» Task instructions
Copy out the line that contains "return pieces", the line that contains "imported = [obj", and every line between them, exactly, and nothing else.

» Data section
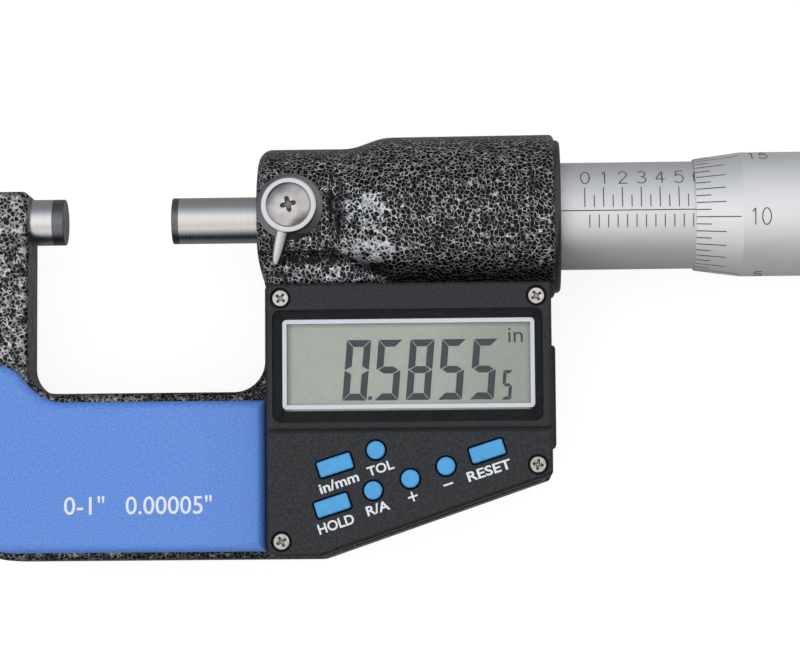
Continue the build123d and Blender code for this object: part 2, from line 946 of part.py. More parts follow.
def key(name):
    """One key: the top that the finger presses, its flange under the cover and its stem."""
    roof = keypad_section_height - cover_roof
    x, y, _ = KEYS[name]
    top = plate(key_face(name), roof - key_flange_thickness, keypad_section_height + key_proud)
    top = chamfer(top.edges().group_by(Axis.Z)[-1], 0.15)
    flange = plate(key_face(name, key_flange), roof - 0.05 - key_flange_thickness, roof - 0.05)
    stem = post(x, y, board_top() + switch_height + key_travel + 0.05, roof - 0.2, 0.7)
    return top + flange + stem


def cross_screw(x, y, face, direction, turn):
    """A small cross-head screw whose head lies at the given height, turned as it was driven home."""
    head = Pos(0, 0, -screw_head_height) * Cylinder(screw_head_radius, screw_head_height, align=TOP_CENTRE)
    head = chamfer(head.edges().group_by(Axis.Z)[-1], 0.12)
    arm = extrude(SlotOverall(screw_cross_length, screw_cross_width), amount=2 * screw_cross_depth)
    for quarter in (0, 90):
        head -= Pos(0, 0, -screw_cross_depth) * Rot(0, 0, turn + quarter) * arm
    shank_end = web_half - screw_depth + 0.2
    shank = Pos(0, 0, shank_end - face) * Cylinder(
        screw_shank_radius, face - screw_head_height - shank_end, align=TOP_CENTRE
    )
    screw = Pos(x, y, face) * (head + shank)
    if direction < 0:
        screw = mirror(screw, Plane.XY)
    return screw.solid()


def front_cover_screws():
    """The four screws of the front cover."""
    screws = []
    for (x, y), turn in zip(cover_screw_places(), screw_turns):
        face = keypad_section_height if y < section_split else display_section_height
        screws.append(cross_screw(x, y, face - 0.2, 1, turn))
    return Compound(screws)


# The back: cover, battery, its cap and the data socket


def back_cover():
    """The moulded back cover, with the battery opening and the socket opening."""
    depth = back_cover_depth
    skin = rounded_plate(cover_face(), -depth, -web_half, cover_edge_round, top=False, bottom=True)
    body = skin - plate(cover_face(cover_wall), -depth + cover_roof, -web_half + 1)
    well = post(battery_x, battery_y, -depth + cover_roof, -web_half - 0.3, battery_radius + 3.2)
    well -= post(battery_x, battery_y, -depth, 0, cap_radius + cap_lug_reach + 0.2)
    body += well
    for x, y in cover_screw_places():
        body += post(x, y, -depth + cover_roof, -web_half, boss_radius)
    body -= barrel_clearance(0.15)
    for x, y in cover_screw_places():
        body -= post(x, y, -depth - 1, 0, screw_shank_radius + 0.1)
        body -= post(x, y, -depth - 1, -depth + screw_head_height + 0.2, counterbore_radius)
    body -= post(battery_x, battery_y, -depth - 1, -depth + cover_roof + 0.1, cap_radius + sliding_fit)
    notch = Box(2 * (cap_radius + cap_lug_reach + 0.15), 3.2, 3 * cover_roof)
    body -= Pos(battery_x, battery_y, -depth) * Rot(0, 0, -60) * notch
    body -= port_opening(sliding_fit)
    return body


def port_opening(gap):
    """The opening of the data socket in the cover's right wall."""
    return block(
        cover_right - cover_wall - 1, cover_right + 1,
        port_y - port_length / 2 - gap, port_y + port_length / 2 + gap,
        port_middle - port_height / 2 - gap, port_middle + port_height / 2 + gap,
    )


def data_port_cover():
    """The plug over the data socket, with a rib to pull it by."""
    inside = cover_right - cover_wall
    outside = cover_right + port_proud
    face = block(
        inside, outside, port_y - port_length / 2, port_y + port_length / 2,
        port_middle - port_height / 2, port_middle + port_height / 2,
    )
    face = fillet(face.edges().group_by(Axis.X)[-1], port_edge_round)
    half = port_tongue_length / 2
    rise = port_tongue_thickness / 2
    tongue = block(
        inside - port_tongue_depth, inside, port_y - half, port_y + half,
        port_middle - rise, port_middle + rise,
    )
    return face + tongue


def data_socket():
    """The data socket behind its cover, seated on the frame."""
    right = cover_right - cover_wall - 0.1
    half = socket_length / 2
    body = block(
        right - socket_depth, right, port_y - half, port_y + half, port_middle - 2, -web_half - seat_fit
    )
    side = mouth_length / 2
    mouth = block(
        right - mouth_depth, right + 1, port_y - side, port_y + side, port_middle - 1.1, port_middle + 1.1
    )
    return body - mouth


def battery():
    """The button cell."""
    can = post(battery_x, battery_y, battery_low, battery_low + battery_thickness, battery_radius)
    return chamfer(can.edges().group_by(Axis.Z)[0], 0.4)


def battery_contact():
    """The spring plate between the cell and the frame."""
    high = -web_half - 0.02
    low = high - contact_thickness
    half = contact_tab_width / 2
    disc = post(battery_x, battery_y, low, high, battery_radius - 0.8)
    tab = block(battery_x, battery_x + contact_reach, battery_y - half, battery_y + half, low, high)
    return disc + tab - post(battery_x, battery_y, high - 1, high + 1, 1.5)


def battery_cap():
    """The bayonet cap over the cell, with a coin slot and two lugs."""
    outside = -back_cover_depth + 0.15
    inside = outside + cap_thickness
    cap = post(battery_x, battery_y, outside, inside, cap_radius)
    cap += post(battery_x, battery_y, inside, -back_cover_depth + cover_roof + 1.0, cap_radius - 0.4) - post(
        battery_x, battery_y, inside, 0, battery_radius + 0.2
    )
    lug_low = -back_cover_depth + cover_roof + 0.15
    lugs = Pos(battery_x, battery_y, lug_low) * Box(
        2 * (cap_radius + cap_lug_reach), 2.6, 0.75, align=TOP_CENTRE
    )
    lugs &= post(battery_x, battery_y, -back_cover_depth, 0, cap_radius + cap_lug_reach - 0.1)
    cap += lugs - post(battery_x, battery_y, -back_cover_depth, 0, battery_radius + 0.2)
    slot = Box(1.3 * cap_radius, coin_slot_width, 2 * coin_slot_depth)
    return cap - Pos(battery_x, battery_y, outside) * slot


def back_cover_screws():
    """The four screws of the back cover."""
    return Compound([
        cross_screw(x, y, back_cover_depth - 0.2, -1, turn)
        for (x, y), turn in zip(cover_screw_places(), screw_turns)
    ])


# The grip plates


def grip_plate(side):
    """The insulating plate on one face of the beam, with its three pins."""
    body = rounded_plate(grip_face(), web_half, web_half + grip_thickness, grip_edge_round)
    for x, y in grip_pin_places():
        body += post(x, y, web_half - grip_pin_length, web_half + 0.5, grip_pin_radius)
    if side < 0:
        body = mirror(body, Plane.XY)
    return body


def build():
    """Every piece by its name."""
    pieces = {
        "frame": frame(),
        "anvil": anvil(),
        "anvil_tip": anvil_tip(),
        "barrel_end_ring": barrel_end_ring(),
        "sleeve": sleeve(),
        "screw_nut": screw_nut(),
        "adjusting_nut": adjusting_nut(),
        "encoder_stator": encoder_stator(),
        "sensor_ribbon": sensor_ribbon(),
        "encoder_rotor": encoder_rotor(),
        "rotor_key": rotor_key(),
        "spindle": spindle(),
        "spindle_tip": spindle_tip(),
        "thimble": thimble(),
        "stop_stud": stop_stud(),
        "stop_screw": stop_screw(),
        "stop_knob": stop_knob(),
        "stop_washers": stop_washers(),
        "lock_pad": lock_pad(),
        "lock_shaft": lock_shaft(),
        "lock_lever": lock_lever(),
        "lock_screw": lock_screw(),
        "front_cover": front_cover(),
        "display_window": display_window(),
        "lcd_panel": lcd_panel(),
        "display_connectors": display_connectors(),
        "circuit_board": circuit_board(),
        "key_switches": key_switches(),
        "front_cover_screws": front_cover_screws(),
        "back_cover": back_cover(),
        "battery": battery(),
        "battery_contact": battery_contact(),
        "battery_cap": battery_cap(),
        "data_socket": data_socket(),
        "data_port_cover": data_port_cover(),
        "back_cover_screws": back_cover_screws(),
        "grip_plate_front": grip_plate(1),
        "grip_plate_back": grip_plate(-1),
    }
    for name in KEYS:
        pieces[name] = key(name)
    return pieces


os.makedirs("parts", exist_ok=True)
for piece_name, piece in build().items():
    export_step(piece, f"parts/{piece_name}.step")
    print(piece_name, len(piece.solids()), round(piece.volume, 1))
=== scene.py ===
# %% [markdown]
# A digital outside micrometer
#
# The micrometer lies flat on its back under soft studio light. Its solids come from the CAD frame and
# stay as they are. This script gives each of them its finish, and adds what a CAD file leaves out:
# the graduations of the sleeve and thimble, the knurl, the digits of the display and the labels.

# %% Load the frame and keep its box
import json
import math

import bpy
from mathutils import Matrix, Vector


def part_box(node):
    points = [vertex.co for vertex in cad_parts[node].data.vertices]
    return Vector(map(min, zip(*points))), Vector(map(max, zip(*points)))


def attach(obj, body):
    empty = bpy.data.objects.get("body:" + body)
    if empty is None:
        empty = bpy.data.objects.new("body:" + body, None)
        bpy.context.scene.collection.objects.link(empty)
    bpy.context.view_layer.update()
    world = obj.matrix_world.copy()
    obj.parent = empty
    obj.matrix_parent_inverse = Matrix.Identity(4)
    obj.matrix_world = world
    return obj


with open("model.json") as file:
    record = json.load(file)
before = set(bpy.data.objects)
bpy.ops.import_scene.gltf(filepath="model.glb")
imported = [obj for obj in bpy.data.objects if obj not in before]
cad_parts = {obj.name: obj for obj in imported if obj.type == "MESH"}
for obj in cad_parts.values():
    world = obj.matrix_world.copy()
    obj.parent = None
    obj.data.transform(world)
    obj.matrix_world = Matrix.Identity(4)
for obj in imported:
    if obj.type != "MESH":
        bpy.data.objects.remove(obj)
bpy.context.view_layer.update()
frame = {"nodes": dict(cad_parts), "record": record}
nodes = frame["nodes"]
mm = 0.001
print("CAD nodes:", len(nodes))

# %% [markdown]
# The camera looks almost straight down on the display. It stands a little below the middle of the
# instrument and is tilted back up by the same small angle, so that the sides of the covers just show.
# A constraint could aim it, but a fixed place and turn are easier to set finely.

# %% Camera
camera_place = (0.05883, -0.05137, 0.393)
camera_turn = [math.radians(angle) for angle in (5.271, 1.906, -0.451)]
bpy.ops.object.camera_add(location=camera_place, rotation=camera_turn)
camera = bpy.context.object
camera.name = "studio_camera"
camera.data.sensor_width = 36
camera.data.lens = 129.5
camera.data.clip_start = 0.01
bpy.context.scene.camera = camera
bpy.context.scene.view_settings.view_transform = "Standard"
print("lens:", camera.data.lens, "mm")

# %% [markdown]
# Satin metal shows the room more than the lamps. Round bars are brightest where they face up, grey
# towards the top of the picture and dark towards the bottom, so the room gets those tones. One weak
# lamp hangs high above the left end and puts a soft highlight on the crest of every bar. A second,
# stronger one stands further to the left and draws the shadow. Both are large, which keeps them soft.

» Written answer
    return pieces


os.makedirs("parts", exist_ok=True)
for piece_name, piece in build().items():
    export_step(piece, f"parts/{piece_name}.step")
    print(piece_name, len(piece.solids()), round(piece.volume, 1))
=== scene.py ===
# %% [markdown]
# A digital outside micrometer
#
# The micrometer lies flat on its back under soft studio light. Its solids come from the CAD frame and
# stay as they are. This script gives each of them its finish, and adds what a CAD file leaves out:
# the graduations of the sleeve and thimble, the knurl, the digits of the display and the labels.

# %% Load the frame and keep its box
import json
import math

import bpy
from mathutils import Matrix, Vector


def part_box(node):
    points = [vertex.co for vertex in cad_parts[node].data.vertices]
    return Vector(map(min, zip(*points))), Vector(map(max, zip(*points)))


def attach(obj, body):
    empty = bpy.data.objects.get("body:" + body)
    if empty is None:
        empty = bpy.data.objects.new("body:" + body, None)
        bpy.context.scene.collection.objects.link(empty)
    bpy.context.view_layer.update()
    world = obj.matrix_world.copy()
    obj.parent = empty
    obj.matrix_parent_inverse = Matrix.Identity(4)
    obj.matrix_world = world
    return obj


with open("model.json") as file:
    record = json.load(file)
before = set(bpy.data.objects)
bpy.ops.import_scene.gltf(filepath="model.glb")
imported = [obj for obj in bpy.data.objects if obj not in before]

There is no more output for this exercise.